The album did, however, lead to a tour of the United Kingdom, including a residency at the Marquee in London, which, despite much heckling during performances, helped them to secure a significant cult following. An appearance on the BBC Television's Old Grey Whistle Test led to wider interest, regardless of a cold reception from the show's host Bob Harris.

==Re-issue==
A Woofer in Tweeter's Clothing has been re-released numerous times since 1973. It is often packaged with its predecessor Sparks. One such re-issue was released in 1975 to capitalize on the group's success in the UK. This version was titled 2 Originals of Sparks and was packaged as a double-LP in a gatefold sleeve with a 14-page booklet.

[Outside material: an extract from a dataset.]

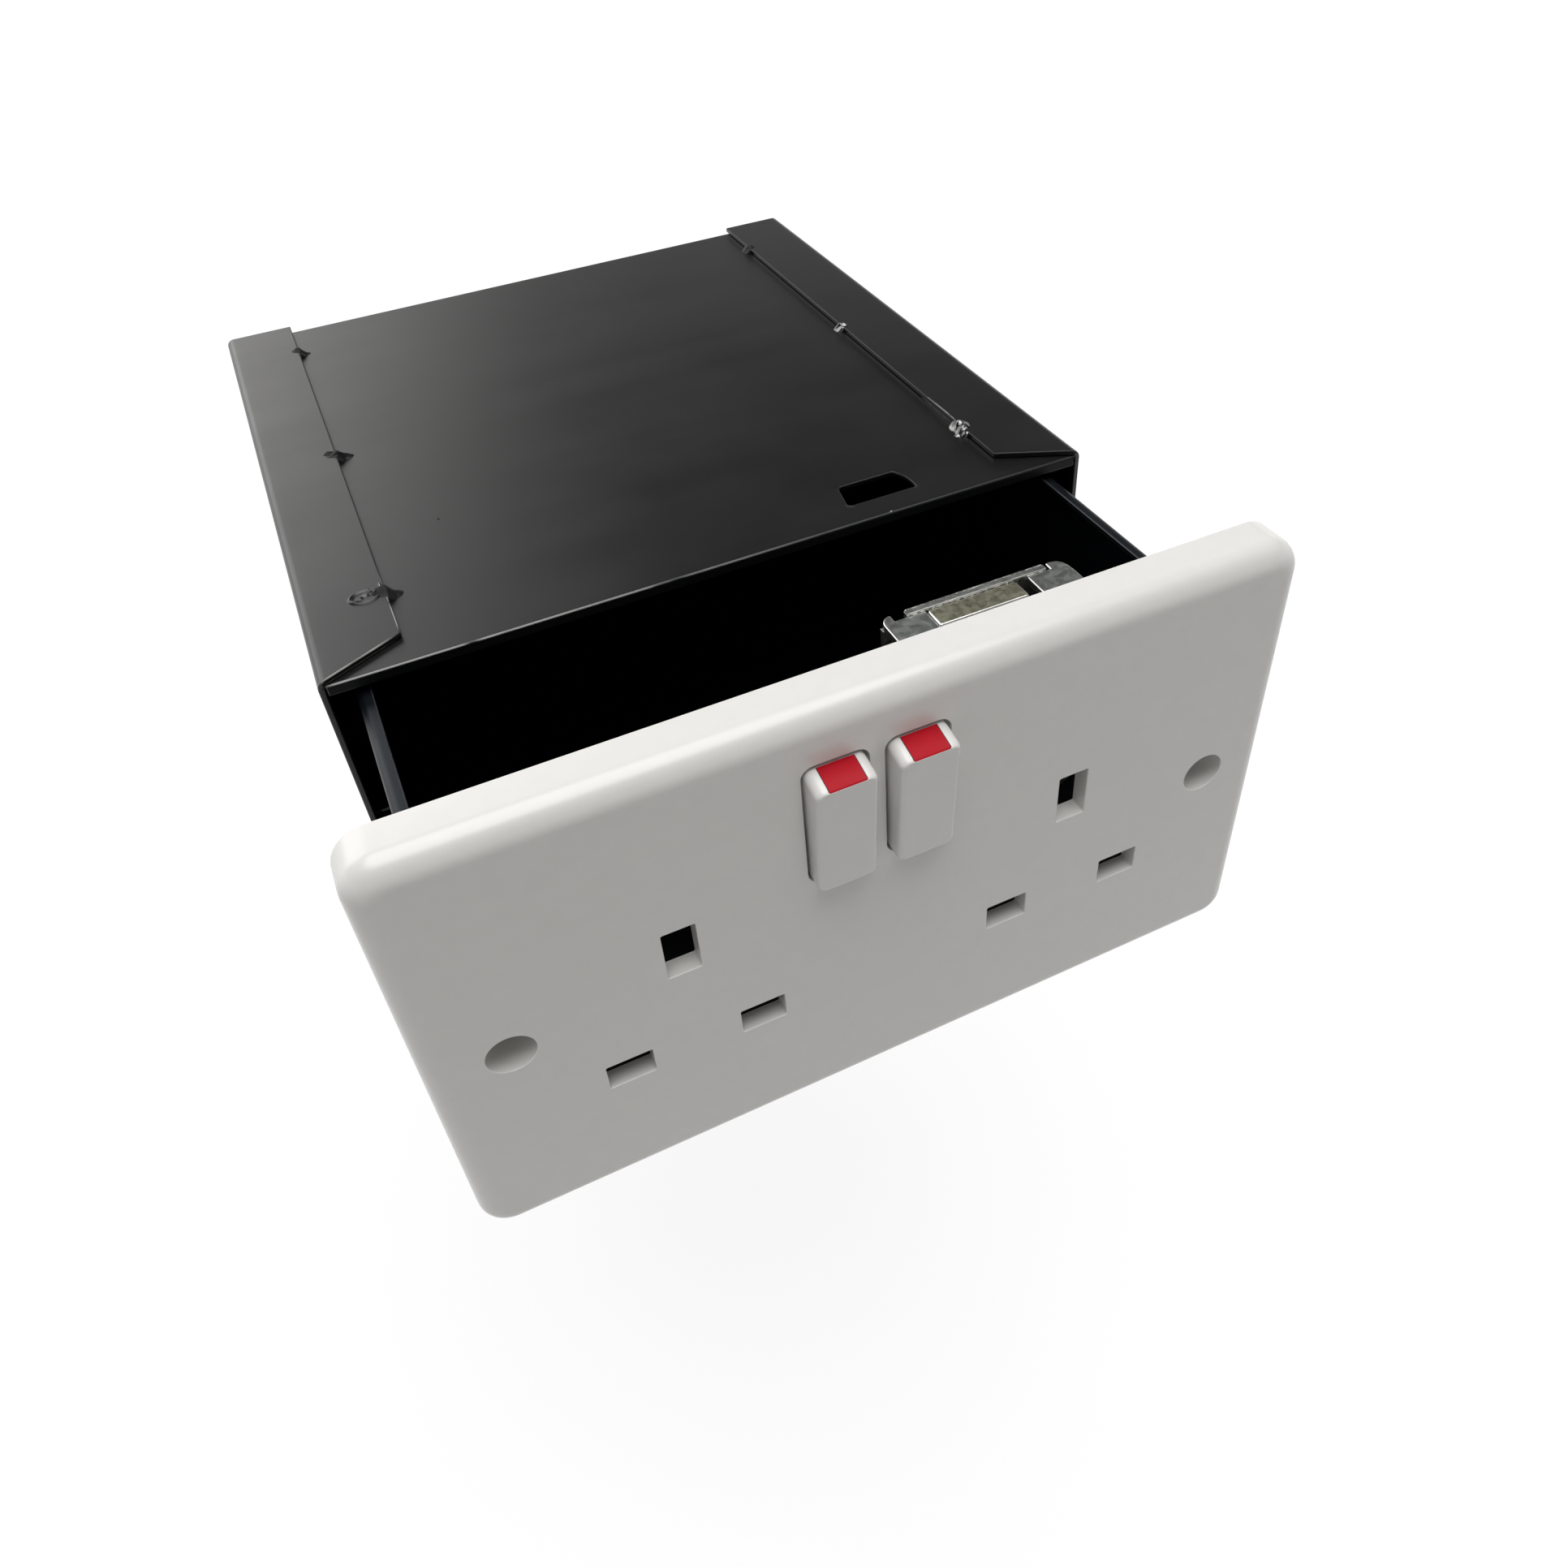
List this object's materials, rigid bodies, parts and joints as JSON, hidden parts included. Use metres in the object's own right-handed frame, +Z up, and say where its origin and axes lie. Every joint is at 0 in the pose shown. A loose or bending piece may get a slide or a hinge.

In 1988, the album was first issued on CD, again in tandem with the first Sparks album, but in order to fit both programs within the constraints of a single disc, the last four tracks of the album were mastered at a higher speed than on the original LP, shortening the running time to 39:27. Though the album has subsequently been reissued in a standalone format, including the most recent reissue on Rhino Encore, released in 2008, the sped-up master has continued to be used.

==Reception==
Patrick Gillings of the now-defunct alternative magazine Syracuse New Times was highly favorable of the record, noting its "imagination and humor" and remarking that Sparks "are a band to put a huge shot of adrenalin in a gasping form of art."

Professional ratings
Review scores
| Source | Rating |
| Allmusic | Star Half star |

==Track listing==

Side one
| No. | Title | Writer(s) | Length |
|---|---|---|---|
| 1. | "Girl from Germany" | Russell Mael, Ron Mael | 3:26 |
| 2. | "Beaver O'Lindy" | Ron Mael, Russell Mael, Earle Mankey, Jim Mankey, Harley Feinstein | 3:44 |
| 3. | "Nothing Is Sacred" | Ron Mael | 5:31 |
| 4. | "Here Comes Bob" | Ron Mael, Russell Mael | 2:09 |
| 5. | "Moon Over Kentucky" | Ron Mael, lyrics: Jim Mankey | 4:08 |

Side two
| No. | Title | Writer(s) | Length |
|---|---|---|---|
| 6. | "Do Re Mi" | Richard Rodgers, Oscar Hammerstein II | 3:38 |
| 7. | "Angus Desire" | Ron Mael, Russell Mael | 3:25 |
| 8. | "Underground" | Earle Mankey | 2:59 |
| 9. | "The Louvre" | Ron Mael; French Translation by Josée Becker | 5:04 |
| 10. | "Batteries Not Included" | Ron Mael | 0:47 |
| 11. | "Whippings and Apologies" | Ron Mael | 5:05 |

==Personnel==
- Sparks
- Russell Mael - vocals
- Ron Mael - keyboards
- Earle Mankey - guitar
- Jim Mankey - bass
- Harley Feinstein - drums

- Technical
- Thaddeus James Lowe - producer
- Larry DuPont - photography
- Rod Dyer - graphic design (Sparks logo)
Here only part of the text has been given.